来源出版物: ISPRS INTERNATIONAL JOURNAL OF GEO-INFORMATION 卷: 6 期: 1 文献号: 7 DOI: 10.3390/ijgi6010007 出版年: JAN 2017

摘要: The advent of big data has aided understanding of the driving forces of human mobility, which is beneficial for many fields, such as mobility prediction, urban planning, and traffic management. However, the data sources used in many studies, such as mobile phone location and geo-tagged social media data, are sparsely sampled in the temporal scale. An individual's records can be distributed over a few hours a day, or a week, or over just a few hours a month. Thus, the representativeness of sparse mobile phone location data in characterizing human mobility requires analysis before using data to derive human mobility patterns. This paper investigates this important issue through an approach that uses subscriber mobile phone location data collected by a major carrier in Shenzhen, China. A dataset of over 5 million mobile phone subscribers that covers 24 h a day is used as a benchmark to test the representativeness of mobile phone location data on human mobility indicators, such as total travel distance, movement entropy, and radius of gyration.

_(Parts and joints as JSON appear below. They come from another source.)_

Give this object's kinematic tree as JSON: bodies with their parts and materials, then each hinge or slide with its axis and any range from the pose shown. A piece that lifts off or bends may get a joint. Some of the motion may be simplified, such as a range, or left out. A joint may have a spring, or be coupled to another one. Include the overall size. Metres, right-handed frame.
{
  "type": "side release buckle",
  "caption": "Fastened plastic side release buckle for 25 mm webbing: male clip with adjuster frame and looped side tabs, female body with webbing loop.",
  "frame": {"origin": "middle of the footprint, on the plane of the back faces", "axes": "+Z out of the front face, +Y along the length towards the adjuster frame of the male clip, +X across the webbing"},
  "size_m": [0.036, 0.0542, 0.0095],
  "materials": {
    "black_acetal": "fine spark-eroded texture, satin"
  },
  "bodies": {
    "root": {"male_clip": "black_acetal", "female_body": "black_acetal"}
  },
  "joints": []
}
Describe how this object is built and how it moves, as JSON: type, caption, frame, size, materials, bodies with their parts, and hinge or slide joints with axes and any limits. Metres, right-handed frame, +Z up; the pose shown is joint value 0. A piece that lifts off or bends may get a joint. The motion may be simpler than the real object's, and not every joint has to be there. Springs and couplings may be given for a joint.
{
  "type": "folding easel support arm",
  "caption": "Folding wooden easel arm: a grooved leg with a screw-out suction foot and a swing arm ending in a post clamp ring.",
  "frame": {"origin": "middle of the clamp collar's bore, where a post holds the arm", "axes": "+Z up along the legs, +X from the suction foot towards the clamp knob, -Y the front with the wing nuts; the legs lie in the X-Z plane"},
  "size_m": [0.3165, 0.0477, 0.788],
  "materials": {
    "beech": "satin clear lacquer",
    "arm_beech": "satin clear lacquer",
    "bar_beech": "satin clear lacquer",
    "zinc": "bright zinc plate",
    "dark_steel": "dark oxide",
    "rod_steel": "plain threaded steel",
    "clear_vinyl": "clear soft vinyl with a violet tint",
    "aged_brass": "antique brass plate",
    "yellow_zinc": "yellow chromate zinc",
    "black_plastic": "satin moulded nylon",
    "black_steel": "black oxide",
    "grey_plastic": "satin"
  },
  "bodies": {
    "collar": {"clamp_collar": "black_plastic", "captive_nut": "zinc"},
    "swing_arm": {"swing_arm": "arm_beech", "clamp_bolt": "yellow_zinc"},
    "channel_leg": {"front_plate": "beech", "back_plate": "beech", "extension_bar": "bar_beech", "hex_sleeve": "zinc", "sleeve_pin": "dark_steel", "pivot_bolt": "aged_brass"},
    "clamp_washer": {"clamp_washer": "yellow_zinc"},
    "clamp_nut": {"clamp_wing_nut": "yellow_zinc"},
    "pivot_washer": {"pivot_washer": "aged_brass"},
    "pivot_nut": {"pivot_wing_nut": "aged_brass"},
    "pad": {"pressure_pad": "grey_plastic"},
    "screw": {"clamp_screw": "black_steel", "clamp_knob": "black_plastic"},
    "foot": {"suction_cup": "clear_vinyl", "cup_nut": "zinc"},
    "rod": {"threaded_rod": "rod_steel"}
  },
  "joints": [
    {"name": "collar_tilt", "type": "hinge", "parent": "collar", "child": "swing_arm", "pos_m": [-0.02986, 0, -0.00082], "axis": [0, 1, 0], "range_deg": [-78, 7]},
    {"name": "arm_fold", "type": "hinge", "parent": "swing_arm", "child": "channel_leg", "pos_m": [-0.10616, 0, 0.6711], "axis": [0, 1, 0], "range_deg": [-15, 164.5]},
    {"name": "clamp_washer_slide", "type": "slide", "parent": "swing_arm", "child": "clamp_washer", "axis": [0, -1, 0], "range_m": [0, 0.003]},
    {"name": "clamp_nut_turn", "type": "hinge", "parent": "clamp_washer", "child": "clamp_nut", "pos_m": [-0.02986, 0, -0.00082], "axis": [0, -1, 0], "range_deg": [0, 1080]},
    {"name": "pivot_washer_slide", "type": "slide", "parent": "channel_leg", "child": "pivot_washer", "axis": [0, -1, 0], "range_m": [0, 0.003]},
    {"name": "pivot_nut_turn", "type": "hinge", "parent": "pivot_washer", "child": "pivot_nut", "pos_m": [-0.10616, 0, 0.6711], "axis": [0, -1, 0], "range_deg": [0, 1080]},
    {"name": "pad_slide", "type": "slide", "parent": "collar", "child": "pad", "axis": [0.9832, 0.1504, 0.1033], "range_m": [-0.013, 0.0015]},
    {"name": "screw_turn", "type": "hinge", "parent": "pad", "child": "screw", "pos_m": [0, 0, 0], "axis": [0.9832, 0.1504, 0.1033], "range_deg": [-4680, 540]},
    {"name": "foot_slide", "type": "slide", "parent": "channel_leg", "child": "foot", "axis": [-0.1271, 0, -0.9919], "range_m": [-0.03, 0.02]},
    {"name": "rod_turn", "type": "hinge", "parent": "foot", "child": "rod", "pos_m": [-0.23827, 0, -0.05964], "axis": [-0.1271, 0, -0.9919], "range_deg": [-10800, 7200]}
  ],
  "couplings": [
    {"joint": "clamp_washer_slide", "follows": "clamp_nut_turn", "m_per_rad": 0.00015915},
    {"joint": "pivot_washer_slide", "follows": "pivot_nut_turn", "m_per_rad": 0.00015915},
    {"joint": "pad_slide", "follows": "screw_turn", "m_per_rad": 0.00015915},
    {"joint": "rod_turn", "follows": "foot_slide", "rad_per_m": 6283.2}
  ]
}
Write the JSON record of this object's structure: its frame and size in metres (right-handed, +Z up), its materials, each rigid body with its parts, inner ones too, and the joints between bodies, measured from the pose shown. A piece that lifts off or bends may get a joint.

This study divides this dataset by hour, using 2-to 23-h segments to evaluate the representativeness due to the availability of mobile phone location data. The results show that different numbers of hourly segments affect estimations of human mobility indicators and can cause overestimations or underestimations from the individual perspective. On average, the total travel distance and movement entropy tend to be underestimated. The underestimation coefficient results for estimation of total travel distance are approximately linear, declining as the number of time segments increases, and the underestimation coefficient results for estimating movement entropy decline logarithmically as the time segments increase, whereas the radius of gyration tends to be more ambiguous due to the loss of isolated locations. This paper suggests that researchers should carefully interpret results derived from this type of sparse data in the era of big data.